JJ McLaughlin was originally a drug store which began selling soft drinks if I remember correctly.  They were the company that invented Canada Dry before it was sold to another company in 1923, according to Wikipedia.  I'm not sure how late they lasted after selling Canada Dry, if at all.  At one point they were bottling all sorts of things, I've got a seltzer bottle from them and they had a stoneware ginger beer as well, but I think Canada Dry was their most popular.  They had offices in Edmonton and Ottawa as well.


----------



## RCO (Jul 27, 2016)

the listings I saw in bottle books seem to indicate they lasted until 1930's but definity no sign of them past then . 
there is an Ottawa JJ McLaughlin bottle , have seen pictures of one online before 

have seen a few bottles from this bottler before ( either online or at antique stores )  but never bought or found one so didn't have any . 
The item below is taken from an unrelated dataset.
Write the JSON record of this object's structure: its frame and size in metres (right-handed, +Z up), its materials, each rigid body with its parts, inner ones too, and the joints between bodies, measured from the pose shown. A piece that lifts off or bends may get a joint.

its not surprising to find a Toronto bottle here but doubt it was sold here  , park I found it in , is near an old railway station so possibly someone brought it with them from Toronto on train and then got tossed into nearby lake ?


----------



## CanadianBottles (Jul 27, 2016)

Yeah I'm pretty sure I've got one of those Ottawa bottles now that you mention it.  Most of them had the three cities if they mentioned Ottawa.  My seltzer has the three, sadly it's missing the top but I picked it up at a bottle sale for practically nothing (75 cents I think?) a few months ago so I'm not complaining!


----------



## RCO (Aug 1, 2016)

ran across another JJ mclaughlin bottle on the weekend at an antique sale , the seller didn't want that much for it  , this one is a bit different and has Trade Made design embossed on bottle . and hygena waters on bottom .  
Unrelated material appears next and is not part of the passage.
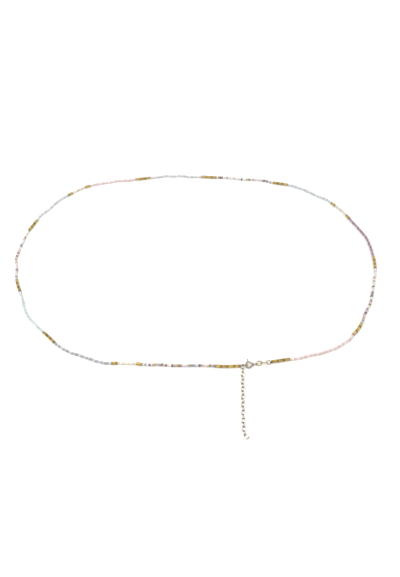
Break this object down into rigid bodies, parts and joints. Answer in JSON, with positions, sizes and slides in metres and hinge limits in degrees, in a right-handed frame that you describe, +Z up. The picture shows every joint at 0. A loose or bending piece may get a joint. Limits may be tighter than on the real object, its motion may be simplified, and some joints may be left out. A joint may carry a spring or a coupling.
{
  "type": "belly chain",
  "caption": "Beaded belly chain laid as an open oval loop: strung seed beads with gold tube beads, a spring ring clasp and a link extender chain.",
  "frame": {"origin": "centre of the bounding box, on the floor that the chain lies on", "axes": "+X along the loop's long way, to the right of one who faces the clasp; -Y toward the clasp and the extender chain; +Z up"},
  "size_m": [0.2978, 0.2726, 0.0035],
  "materials": {
    "pastel_glass": "glossy opaque and pearl seed beads in pastel colours",
    "gold_lined_tube": "glossy gold-lined glass",
    "pale_gold_plate": "polished pale gold plate"
  },
  "bodies": {
    "chain": {"bead_string_right": "pastel_glass", "bead_string_left": "pastel_glass", "gold_tube_01": "gold_lined_tube", "gold_tube_02": "gold_lined_tube", "gold_tube_03": "gold_lined_tube", "gold_tube_04": "gold_lined_tube", "gold_tube_05": "gold_lined_tube", "gold_tube_06": "gold_lined_tube", "gold_tube_07": "gold_lined_tube", "gold_tube_08": "gold_lined_tube", "gold_tube_09": "gold_lined_tube", "gold_tube_10": "gold_lined_tube", "gold_tube_11": "gold_lined_tube", "gold_tube_12": "gold_lined_tube", "gold_tube_13": "gold_lined_tube", "gold_tube_14": "gold_lined_tube", "gold_tube_15": "gold_lined_tube", "gold_tube_16": "gold_lined_tube", "gold_tube_17": "gold_lined_tube", "gold_tube_18": "gold_lined_tube", "gold_tube_19": "gold_lined_tube", "gold_tube_20": "gold_lined_tube", "gold_tube_21": "gold_lined_tube", "gold_tube_22": "gold_lined_tube", "gold_tube_23": "gold_lined_tube", "gold_tube_24": "gold_lined_tube", "gold_tube_25": "gold_lined_tube", "gold_tube_26": "gold_lined_tube", "gold_tube_27": "gold_lined_tube", "gold_tube_28": "gold_lined_tube", "gold_tube_29": "gold_lined_tube", "gold_tube_30": "gold_lined_tube", "gold_tube_31": "gold_lined_tube", "gold_tube_32": "gold_lined_tube", "gold_tube_33": "gold_lined_tube", "gold_tube_34": "gold_lined_tube", "gold_tube_35": "gold_lined_tube", "gold_tube_36": "gold_lined_tube", "gold_tube_37": "gold_lined_tube", "clasp_ring": "pale_gold_plate", "end_link_left": "pale_gold_plate", "connector_link_1": "pale_gold_plate", "connector_link_2": "pale_gold_plate", "connector_link_3": "pale_gold_plate", "end_ring_right": "pale_gold_plate", "extender_chain": "pale_gold_plate"},
    "bolt": {"clasp_bolt": "pale_gold_plate"}
  },
  "joints": [
    {"name": "clasp_bolt_turn", "type": "hinge", "parent": "chain", "child": "bolt", "pos_m": [0.03909, -0.07714, 0.00149], "axis": [0.0727, -0.4163, 0.9063], "range_deg": [0, 52], "stiffness_Nm_per_rad": 0.0002, "springref_deg": -17.19}
  ]
}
from what I read in books I had , Limited was added later on after 1906 , this bottle just has JJ McLaughlin so its an older one .


----------



## CanadianBottles (Aug 1, 2016)

That's a pretty early one, I don't often see crown top bottles that old from Canada.  I haven't seen that one before either.  Looks like it's in good condition too!


----------



## mctaggart67 (Aug 2, 2016)

Crowns were pretty common in the Canadian bottling industry by the late 1890s / very early 1900s. Yes, there were exceptions, but . . .


----------



## Canadacan (Aug 2, 2016)




----------



## CanadianBottles (Aug 3, 2016)

mctaggart67 said:


> Crowns were pretty common in the Canadian bottling industry by the late 1890s / very early 1900s. Yes, there were exceptions, but . . .
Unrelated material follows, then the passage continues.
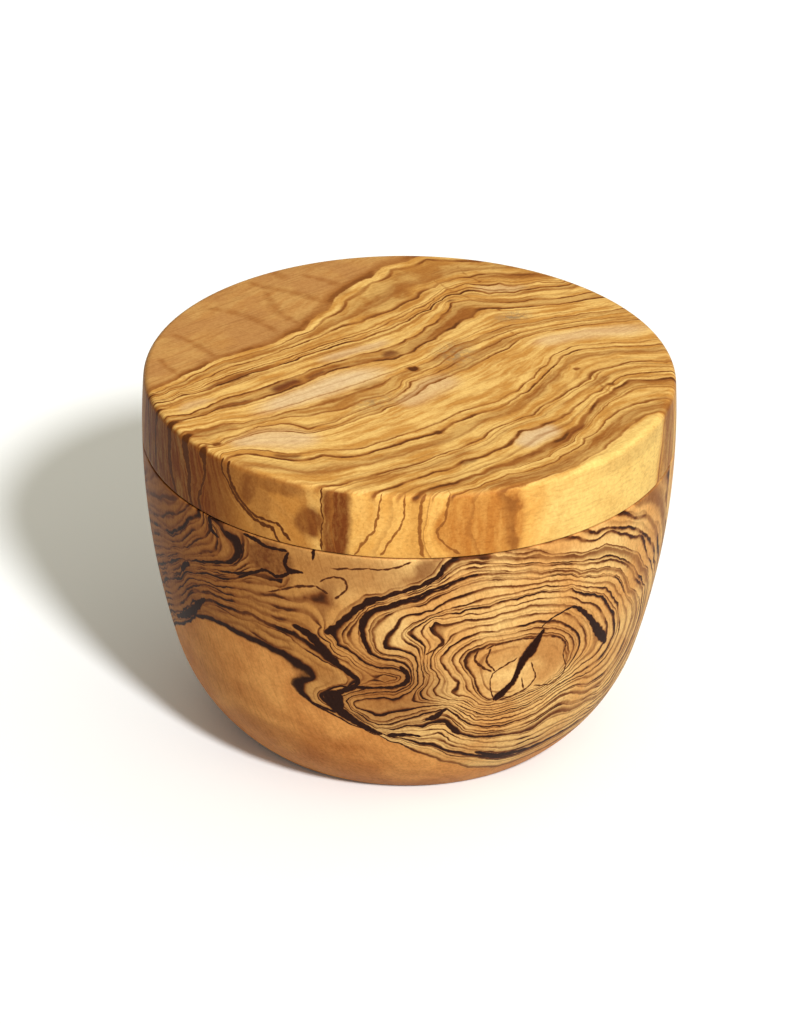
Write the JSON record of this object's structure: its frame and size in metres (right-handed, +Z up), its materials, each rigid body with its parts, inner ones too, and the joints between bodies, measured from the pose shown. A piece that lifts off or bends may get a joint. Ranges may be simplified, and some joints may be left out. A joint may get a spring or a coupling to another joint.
{
  "type": "salt box with swivel lid",
  "caption": "Round turned wooden salt box: a deep bowl with a rounded heel and a flat flush lid that swings sideways on a hidden upright pin and shuts on magnets.",
  "frame": {"origin": "centre of the flat foot, on the surface that the box stands on", "axes": "+Z up along the turning axis, -Y towards the front where the magnets are, +Y towards the pivot pin at the back"},
  "size_m": [0.108, 0.108, 0.0773],
  "materials": {
    "bowl_wood": "olive wood with dark figure, sanded and oiled, satin",
    "lid_wood": "olive wood with streaked figure, sanded and oiled, satin",
    "pin_steel": "ground stainless steel",
    "bush_brass": "machined brass",
    "washer_nylon": "natural nylon",
    "magnet_nickel": "bright nickel plate"
  },
  "bodies": {
    "bowl": {"bowl": "bowl_wood", "pivot_pin": "pin_steel", "pivot_washer": "washer_nylon", "rim_magnet": "magnet_nickel"},
    "lid": {"lid": "lid_wood", "pivot_bush": "bush_brass", "lid_magnet": "magnet_nickel"}
  },
  "joints": [
    {"name": "lid_swivel", "type": "hinge", "parent": "bowl", "child": "lid", "pos_m": [0, 0.0475, 0.063], "axis": [0, 0, 1], "continuous": true}
  ]
}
I may be thinking more of West Coast bottles, those were often manufactured in Britain and they continued using older closures like internal thread stoppers into the 1920's.


----------



## RCO (Aug 3, 2016)

have another similar early Canadian soda bottle I figured I'd post for comparison , found it swimming a couple years ago so its not in very good shape and has some weird damage to it but it solid and been on shelf without incident for couple years . 

can see its very similar in size , colour , embossing in same location and company name on bottom as well . also has a similar rounded base which you don't see a lot . must of been some companies using this bottle between time hutcheson's being used and before standard soda water bottles came out ? be like early 1900's 

its for J.W Sutherland Hamilton Ontario


----------



## CanadianBottles (Aug 3, 2016)

Even cracked, that other one is still a pretty good find.  I think you're right that those round-ish bottomed bottles are some of the earliest crown cap bottles in Canada.  I've got one from Winnipeg as well, a Blackwood's, which is quite crude.  I don't think I've got any others, my other Canadian BIM crown tops have what are probably more recent, flatter bottoms.


----------